◆ Requirement ◆
Reproduce each line of the listing exactly.

********

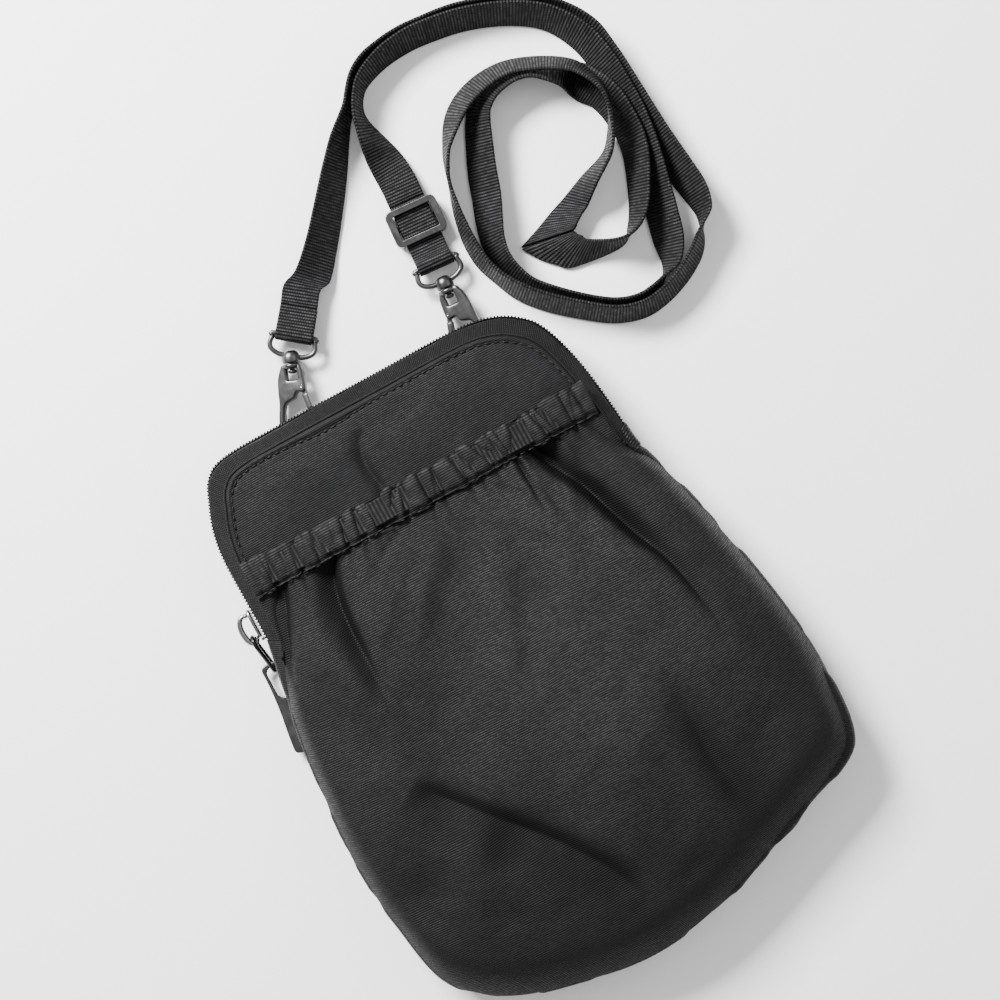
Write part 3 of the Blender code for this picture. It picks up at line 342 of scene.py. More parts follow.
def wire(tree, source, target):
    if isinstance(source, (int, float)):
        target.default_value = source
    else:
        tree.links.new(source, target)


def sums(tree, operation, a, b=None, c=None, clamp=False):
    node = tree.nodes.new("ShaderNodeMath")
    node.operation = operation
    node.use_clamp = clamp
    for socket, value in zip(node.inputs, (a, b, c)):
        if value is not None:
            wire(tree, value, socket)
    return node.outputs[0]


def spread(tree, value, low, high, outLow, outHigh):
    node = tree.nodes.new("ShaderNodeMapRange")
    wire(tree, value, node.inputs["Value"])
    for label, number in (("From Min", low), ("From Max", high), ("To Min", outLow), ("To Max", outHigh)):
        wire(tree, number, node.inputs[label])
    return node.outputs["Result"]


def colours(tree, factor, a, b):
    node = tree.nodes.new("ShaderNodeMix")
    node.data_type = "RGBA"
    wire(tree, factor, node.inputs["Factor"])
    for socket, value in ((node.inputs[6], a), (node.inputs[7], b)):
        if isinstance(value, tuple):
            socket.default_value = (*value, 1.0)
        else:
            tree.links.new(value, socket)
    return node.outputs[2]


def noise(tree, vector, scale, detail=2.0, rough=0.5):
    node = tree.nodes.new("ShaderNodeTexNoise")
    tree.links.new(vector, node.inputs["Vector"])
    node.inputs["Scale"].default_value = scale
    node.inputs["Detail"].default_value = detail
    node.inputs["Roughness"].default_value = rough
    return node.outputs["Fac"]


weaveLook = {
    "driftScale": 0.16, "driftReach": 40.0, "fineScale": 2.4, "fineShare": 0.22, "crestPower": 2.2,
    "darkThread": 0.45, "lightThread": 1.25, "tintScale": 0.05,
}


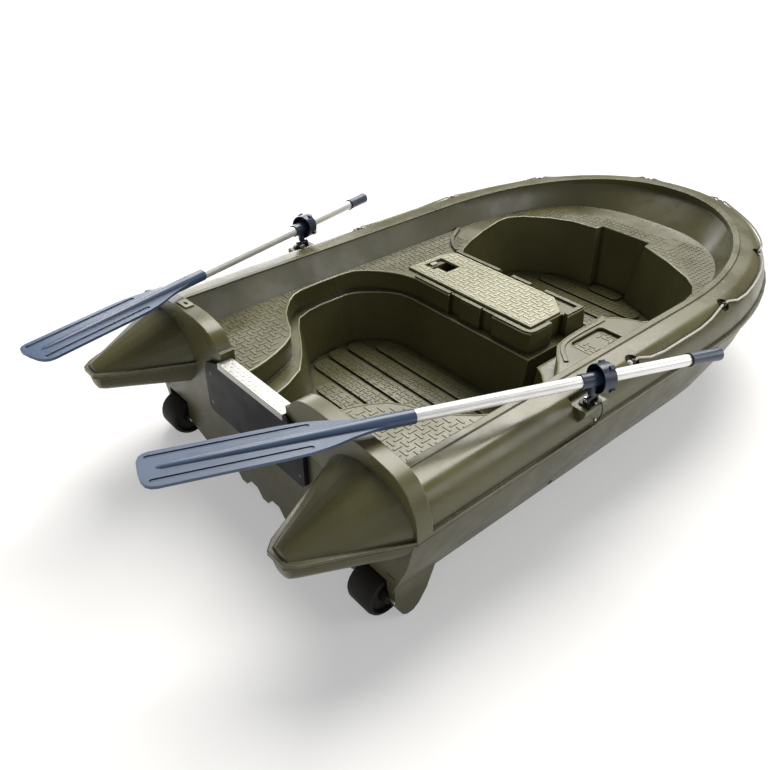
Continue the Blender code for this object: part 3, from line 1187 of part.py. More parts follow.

********

◆ Task solution ◆
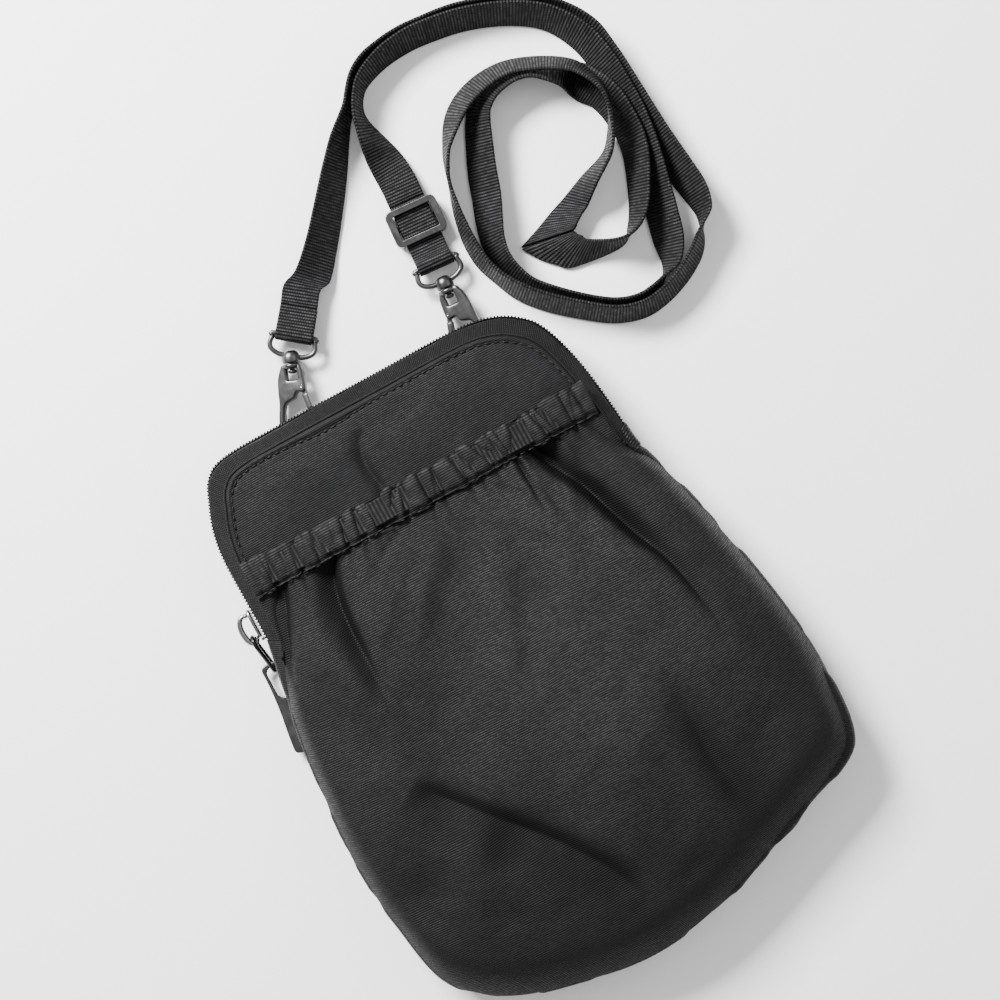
Write part 3 of the Blender code for this picture. It picks up at line 342 of scene.py. More parts follow.
def wire(tree, source, target):
    if isinstance(source, (int, float)):
        target.default_value = source
    else:
        tree.links.new(source, target)


def sums(tree, operation, a, b=None, c=None, clamp=False):
    node = tree.nodes.new("ShaderNodeMath")
    node.operation = operation
    node.use_clamp = clamp
    for socket, value in zip(node.inputs, (a, b, c)):
        if value is not None:
            wire(tree, value, socket)
    return node.outputs[0]


def spread(tree, value, low, high, outLow, outHigh):
    node = tree.nodes.new("ShaderNodeMapRange")
    wire(tree, value, node.inputs["Value"])
    for label, number in (("From Min", low), ("From Max", high), ("To Min", outLow), ("To Max", outHigh)):
        wire(tree, number, node.inputs[label])
    return node.outputs["Result"]


def colours(tree, factor, a, b):
    node = tree.nodes.new("ShaderNodeMix")
    node.data_type = "RGBA"
    wire(tree, factor, node.inputs["Factor"])
    for socket, value in ((node.inputs[6], a), (node.inputs[7], b)):
        if isinstance(value, tuple):
            socket.default_value = (*value, 1.0)
        else:
            tree.links.new(value, socket)
    return node.outputs[2]


def noise(tree, vector, scale, detail=2.0, rough=0.5):
    node = tree.nodes.new("ShaderNodeTexNoise")
    tree.links.new(vector, node.inputs["Vector"])
    node.inputs["Scale"].default_value = scale
    node.inputs["Detail"].default_value = detail
    node.inputs["Roughness"].default_value = rough
    return node.outputs["Fac"]


weaveLook = {
    "driftScale": 0.16, "driftReach": 40.0, "fineScale": 2.4, "fineShare": 0.22, "crestPower": 2.2,
    "darkThread": 0.45, "lightThread": 1.25, "tintScale": 0.05,
}


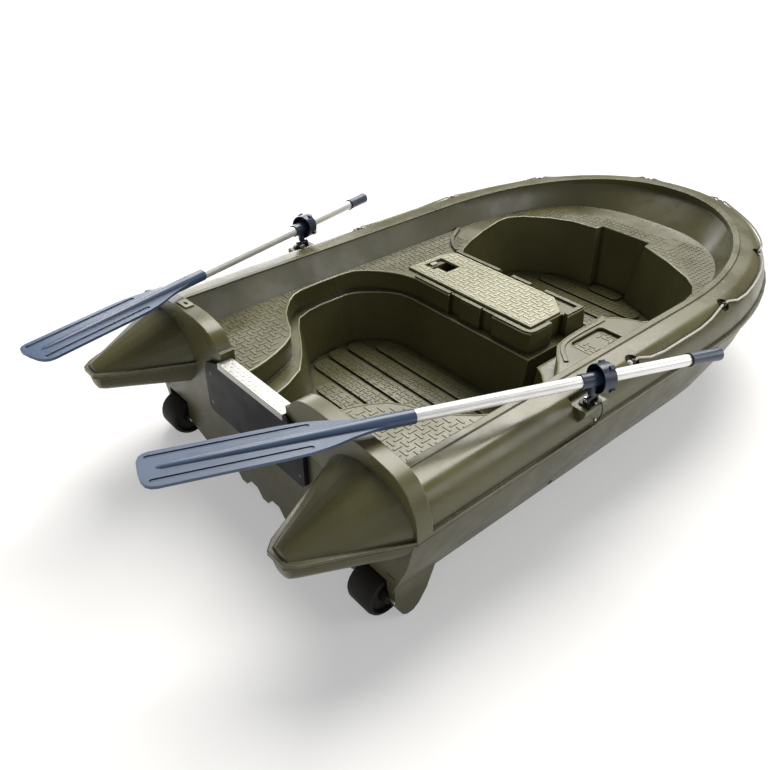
Continue the Blender code for this object: part 3, from line 1187 of part.py. More parts follow.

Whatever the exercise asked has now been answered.